Say them both for full credit. If you say only the second one, expect to receive a comment along the lines of “why does this matter?”.

Extra: you might then reasonably ask why we were doing a \(t\)-test if the population has a right-skewed shape. The answer is the Central Limit Theorem, as usual. If you had actual data, you could do a bootstrap sampling distribution of the sample mean, and see whether that looked normal. Here, you don’t have data, but you know the population the data would have come from, so instead of using sample, you use the same mechanism, rpois, that you used above, to draw samples. Here’s how it goes for samples of size 15 from a Poisson distribution with mean 3:

tibble(sim = 1:10000) %>% 
  rowwise() %>% 
  mutate(my_sample = list(rpois(15, 3))) %>% 
  mutate(my_mean = mean(my_sample)) %>% 
  ggplot(aes(sample = my_mean)) + stat_qq() + stat_qq_line()

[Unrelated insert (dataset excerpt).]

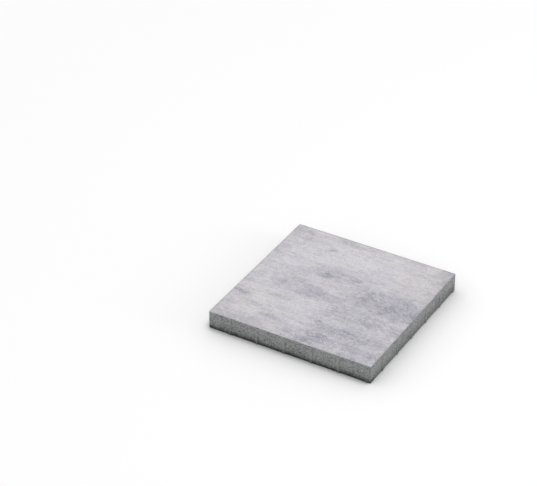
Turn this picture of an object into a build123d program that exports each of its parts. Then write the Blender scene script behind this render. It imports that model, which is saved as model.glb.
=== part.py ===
from build123d import *
import os

# Square concrete paving slab, cast in one piece.
# Millimetres, +Z up. The origin is the centre of the underside, so the slab lies on Z = 0
# with its walking face on top.

# Body
body_side = 595.0
thickness = 65.0
corner_radius = 3.0
top_arris_radius = 1.0
foot_arris = 1.0

# Spacer nibs on the sides, which keep the joint to the next slab open
nib_pitch = 100.0
nib_shift_in_pitches = 0.325
nib_end_margin = 12.0
nib_stand_out = 2.5
nib_root_width = 10.0
nib_crest_width = 6.5
nib_top_below_face = 5.0
nib_lead_in = 11.0
nib_edge_radius = 0.8

# Each row of nibs is shifted along its side from the side's middle, always the same way round
# the square. Where two slabs lie side by side their rows then stand apart by twice the shift,
# so nib never meets nib. A half-bond is a whole number of pitches and changes nothing in that.
nib_shift = nib_shift_in_pitches * nib_pitch

# As many nibs as the side holds, with the last one clear of the corner
half_side = body_side / 2
side_count = 4
longest_row = 2 * (half_side - nib_shift - nib_end_margin)
nib_count = int(longest_row // nib_pitch) + 1

# The nib is widest and tallest at its root. Its top slopes back into the side as a lead-in.
nib_root_height = thickness - nib_top_below_face - foot_arris
nib_crest_height = nib_root_height - nib_lead_in

# One nib, a tapered rib that lies on a side face: out of the side is +X, along the side is +Y
with BuildPart() as nib:
    with BuildSketch(Plane.YZ):
        with Locations((0, foot_arris)):
            Rectangle(nib_root_width, nib_root_height, align=(Align.CENTER, Align.MIN))
    with BuildSketch(Plane.YZ.offset(nib_stand_out)):
        with Locations((0, foot_arris)):
            Rectangle(nib_crest_width, nib_crest_height, align=(Align.CENTER, Align.MIN))
    loft()
    crest = nib.faces().sort_by(Axis.X)[-1]
    fillet(crest.edges(), radius=nib_edge_radius)

# The slab: a square block with rounded corners, a fine round along the walking face and a small
# bevel along the foot, and the same row of nibs turned round its four sides
with BuildPart() as paving_slab:
    with BuildSketch(Plane.XY):
        RectangleRounded(body_side, body_side, corner_radius)
    extrude(amount=thickness)
    fillet(paving_slab.faces().sort_by(Axis.Z)[-1].edges(), radius=top_arris_radius)
    chamfer(paving_slab.faces().sort_by(Axis.Z)[0].edges(), length=foot_arris)
    with PolarLocations(half_side, side_count):
        with Locations((0, nib_shift)):
            with GridLocations(nib_pitch, nib_pitch, 1, nib_count):
                add(nib.part)

paving_slab.part.label = "paving_slab"
os.makedirs("parts", exist_ok=True)
export_step(paving_slab.part, "parts/paving_slab.step")
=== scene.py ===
"""A concrete paving slab: its cast skin, its finishes and a plain studio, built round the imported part."""

import math
from typing import NamedTuple

import bpy
import numpy as np
from bpy.props import FloatProperty, FloatVectorProperty, IntProperty, PointerProperty
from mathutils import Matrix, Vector
from mathutils.geometry import delaunay_2d_cdt


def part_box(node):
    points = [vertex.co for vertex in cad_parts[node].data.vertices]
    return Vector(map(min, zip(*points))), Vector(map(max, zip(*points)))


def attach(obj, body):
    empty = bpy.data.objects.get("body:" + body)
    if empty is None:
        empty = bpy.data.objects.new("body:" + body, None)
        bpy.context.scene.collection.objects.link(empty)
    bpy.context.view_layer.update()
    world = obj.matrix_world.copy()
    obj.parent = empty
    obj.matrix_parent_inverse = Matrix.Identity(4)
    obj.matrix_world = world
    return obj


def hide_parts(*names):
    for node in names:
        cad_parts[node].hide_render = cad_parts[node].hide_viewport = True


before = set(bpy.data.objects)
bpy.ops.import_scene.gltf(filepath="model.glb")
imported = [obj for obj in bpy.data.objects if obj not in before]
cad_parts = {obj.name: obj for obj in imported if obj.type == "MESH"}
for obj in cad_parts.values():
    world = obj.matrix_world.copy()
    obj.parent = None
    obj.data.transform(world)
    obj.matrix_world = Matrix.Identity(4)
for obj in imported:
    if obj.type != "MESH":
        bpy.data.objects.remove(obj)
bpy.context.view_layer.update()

bl_info = {
    "name": "Concrete paving slab",
    "version": (1, 0, 0),
    "blender": (4, 5, 0),
    "location": "3D View > Sidebar > Paving",
    "description": "Casts a marbled paving slab with spacer nibs and sets up a plain studio for it",
    "category": "Object",
}

NODE = "paving_slab"
BODY = "root"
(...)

The above shows you what sample means might look like when you sample 15 observations from a Poisson distribution with mean 3, repeatedly.

This is close to normal, although with a short lower tail, so that the \(t\)-test will be off, but only by a little bit. With bigger samples, such as the 25 or so we would need to get power 0.80 against \(H_0: \mu = 2\), the normality will be better, and there will then be no problems with the \(t\)-test at all. (Note that this distribution also has stair-steps, but much smaller ones than we saw before: the data values in the samples must be whole numbers, so the sample mean when \(n = 15\) must be some whole number of fifteenths, which is what you see on this graph.)